Si nos adversaires ne nous ont pas ménagés, nos ”alliés” potentiels n’ont pas été en reste. Les Verts et le Front de Gauche, pendant des années, n’ont eu de cesse de contester les orientations, les projets majeurs et indispensables des Socialistes à Limoges et dans le département, notamment l’urgence de la
LGV. Peut-être aurions-nous dû associer à ce grand projet les rénovations indispensables de la ligne
POLT. LGV et POLT n’intéressent pas forcément le même public (...).
Revenir aux fondamentaux
Et maintenant, quelles conclusions tirer de tout cela?

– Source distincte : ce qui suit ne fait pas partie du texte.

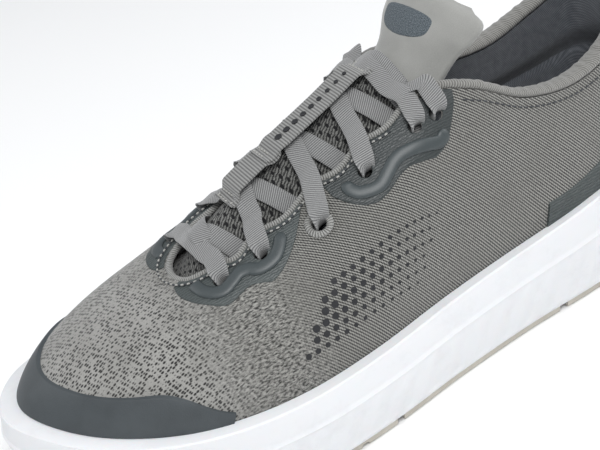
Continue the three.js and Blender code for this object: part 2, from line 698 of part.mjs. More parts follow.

A mon sens, il faut revenir aux fondamentaux : les militants, par leur vote personnel et secret, sans directive ni contrainte, avec enveloppes et isoloirs, doivent pouvoir voter librement sur l’orientation du PS que nous soyons dans l’opposition ou au pouvoir. Cela leur a été confisqué depuis belle lune et pas seulement en Haute-Vienne. Ils doivent aussi et surtout pouvoir choisir à tous les niveaux, pour l’organisation interne comme pour les désignations des scrutins politiques, leurs responsables et candidats selon la même procédure. Il n’est pas besoin d’être un très ancien militant pour avoir des souvenirs précis et amers à ce sujet... Je ne suis pas sûr que nous en prenions le chemin, car toujours lors de l’assemblée générale des militants du 17 avril dernier, notre Premier Secrétaire a déclaré qu’il nous faudrait trouver les ”meilleurs candidats”. Normal, mais qui les sélectionnera ? Les militants ou la nomenklatura ? (...) Je ne suis pas sûr que nous devions continuer avec de telles pratiques si nous souhaitons retrouver des positions que nous n’aurions jamais dû perdre.
Jean-Pierre Demerliat
(Les intertitres sont de IPNS)
- Vieux caïman
Le sénateur Demerliat règle ses comptes avec ses amis politiques. La ”fuite” finement orchestrée de son courrier ne dupe personne, surtout lorsqu’on connaît le bonhomme qui dénonce dans sa lettre des pratiques dont il fut lui-même un brillant artisan. Jamais de copinage, népotisme ou manipulation chez Demerliat aux mains blanches ? Vieux caïman sous une peau de blanc mouton ne trompera pas le berger.